Même tonalité du côté de Vincent Pasquier, président de l’ADECTE (Association pour la Défense de l’Environnement Charnizéen et des Territoires Environnants), un collectif formé au sud de la Touraine. « C’est un combat de longue haleine mais on n’a pas beaucoup d’armes pour lutter, soupire-il. On espère un réveil des consciences car c’est vraiment dommage de mettre autant d’argent dans un truc pareil… C’est dommage que l’Etat se soit désengagé. On laisse ce secteur aux mains de n’importe qui voulant faire de gros profits. »
De son côté, Maggy Ernst, membre du collectif Vent contraire Touraine-Berry tient à souligner que « le rapport AUBERT confirme tous ces faits et demande l’abandon des aides aux EnRI (énergies renouvelables intermittentes, NDLR) payées par le consommateur avec les taxes sur les carburants et leur facture d’électricité car l’argent des éoliennes provient de la poche du contribuable avec la TCIP et nos factures d’électricité ! »
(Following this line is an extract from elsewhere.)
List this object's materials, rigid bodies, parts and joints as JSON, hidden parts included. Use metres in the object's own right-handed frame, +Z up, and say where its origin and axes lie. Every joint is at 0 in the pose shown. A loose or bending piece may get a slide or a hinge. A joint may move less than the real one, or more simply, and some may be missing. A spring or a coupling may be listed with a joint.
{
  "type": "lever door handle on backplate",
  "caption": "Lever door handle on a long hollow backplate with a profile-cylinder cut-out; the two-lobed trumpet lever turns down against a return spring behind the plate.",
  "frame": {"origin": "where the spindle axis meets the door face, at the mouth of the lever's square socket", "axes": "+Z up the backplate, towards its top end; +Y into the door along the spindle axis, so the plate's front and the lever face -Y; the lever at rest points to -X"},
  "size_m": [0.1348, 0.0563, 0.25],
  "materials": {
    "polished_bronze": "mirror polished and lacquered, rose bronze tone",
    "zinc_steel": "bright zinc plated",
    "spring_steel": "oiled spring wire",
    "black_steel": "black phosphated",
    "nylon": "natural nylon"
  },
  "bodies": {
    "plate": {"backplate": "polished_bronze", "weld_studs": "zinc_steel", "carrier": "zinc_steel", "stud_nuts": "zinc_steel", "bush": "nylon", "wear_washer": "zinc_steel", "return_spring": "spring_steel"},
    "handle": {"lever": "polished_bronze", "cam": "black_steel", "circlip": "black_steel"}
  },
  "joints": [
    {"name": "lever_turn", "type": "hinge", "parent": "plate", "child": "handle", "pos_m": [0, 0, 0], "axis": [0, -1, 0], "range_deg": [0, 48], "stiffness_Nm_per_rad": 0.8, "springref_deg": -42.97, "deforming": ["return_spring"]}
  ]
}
Les politiques s’en mêlent
Aujourd’hui, plus de 70% des projets d’installation d’éoliennes font l’objet de recours. Cette mobilisation citoyenne a poussé les hommes et femmes politiques à s’emparer de ce sujet. Un sujet pour le moins clivant en pleine période électorale avec l’échéance des régionales et départementales des 20 et 27 juin prochains. Ainsi, à droite et à l’extrême droite, on s’affiche ostensiblement contre l’implantation de nouvelles éoliennes. Nicolas Forissier, actuel député de l’Indre et tête de liste (LR) pour la Région Centre-Val de Loire, a co-signé une tribune dans le journal Le Monde avec Gilles Platret (maire (LR) de Chalon-sur-Saône) et Nicolas Florian (ancien maire (LR) de Bordeaux). Les trois candidats aux Régionales appellent « à un moratoire absolu et immédiat sur tout nouveau projet d’éolien terrestre dans nos régions » pour ce qu’ils considèrent être une « aberration » économique, environnementale, démocratique et pour la souveraineté industrielle.
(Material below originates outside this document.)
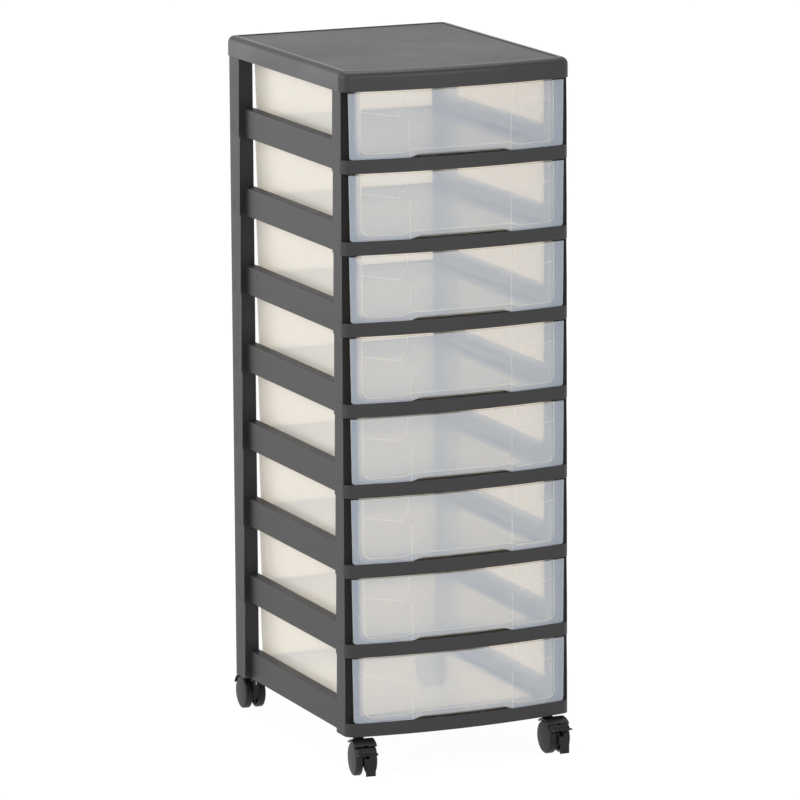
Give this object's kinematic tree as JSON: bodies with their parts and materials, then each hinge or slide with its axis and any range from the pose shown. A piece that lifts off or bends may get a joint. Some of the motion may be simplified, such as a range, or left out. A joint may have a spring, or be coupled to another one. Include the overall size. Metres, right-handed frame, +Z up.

Cependant, l’idée n’est pas nouvelle puisqu’elle provient notamment de leur collègue et député (LR), Guillaume Peltier, lui candidat à la présidence du département du Loir-et-Cher. Avec entre autres Nicolas Forissier, il a déposé une proposition de loi * à l’Assemblée nationale le 14 octobre dernier « visant à mettre en place un moratoire immédiat sur la construction d’éoliennes terrestres, sauf avis favorable du conseil municipal et adoption d’un référendum local ». Guillaume Peltier complète les arguments des associations citoyennes et rappelle que, selon le ministère de la transition écologique et solidaire, la programmation pluriannuelle de l’énergie conduira à faire passer le parc éolien de 8 000 mâts fin 2018 à environ 14 500 en 2028, soit une augmentation de 6 500 mâts.
« Cette politique énergétique est un gouffre pour les finances publiques, détaille le numéro 2 de son parti, et n’a aucun sens dans un pays surendetté, comme le souligne l’annexe n° 18 du rapport de règlement du budget et d’approbation des comptes de l’année 2018, dont le rapporteur spécial était le député Julien Aubert. En effet, selon la Commission de régulation de l’énergie, le concours total de l’État aux éoliennes serait estimé entre 72,7 et 90 milliards d’euros depuis les années 2000. À titre de comparaison, la construction de l’ensemble du parc nucléaire français aurait coûté environ 80 milliards d’euros au contribuable, pour des résultats incomparables. »
Du côté du Rassemblement National (RN), on n’est pas en reste. La tête de liste pour la région Aleksandar Nikolic a, lui aussi, pris position contre l’implantation de nouvelles éoliennes sur le territoire. Dans une vidéo postée sur les réseaux sociaux, il assure vouloir « protéger la ruralité ». « Pour chaque éolienne, il faut près de 1000 tonnes de béton, poursuit-il. C’est évidemment un désastre écologique en raison de l’artificialisation des sols. La multiplication de ces projets éoliens a pour conséquence une augmentation du prix de l’électricité en raison d’un faible rendement de l’éolien. En plus, les éoliennes ne profitent pas à notre industrie puisque nous importons la plupart du matériel nécessaire à leur construction. » Le sujet n’a pas fini de diviser.
Delphine Toujas
* « Compte tenu du contexte sanitaire particulier dans lequel nous évoluons depuis plusieurs mois et des nombreuses propositions de lois déposées sur le sujet, ma proposition de loi sur un moratoire éolien ne fait pas, aujourd’hui, parti des priorités de la majorité et du gouvernement. Je m’attache néanmoins à valoriser quotidiennement cette proposition de loi auprès de différents acteurs afin qu’elle devienne une priorité et qu’elle soit éventuellement soumise au vote en 2022 », écrit Guillaume Peltier.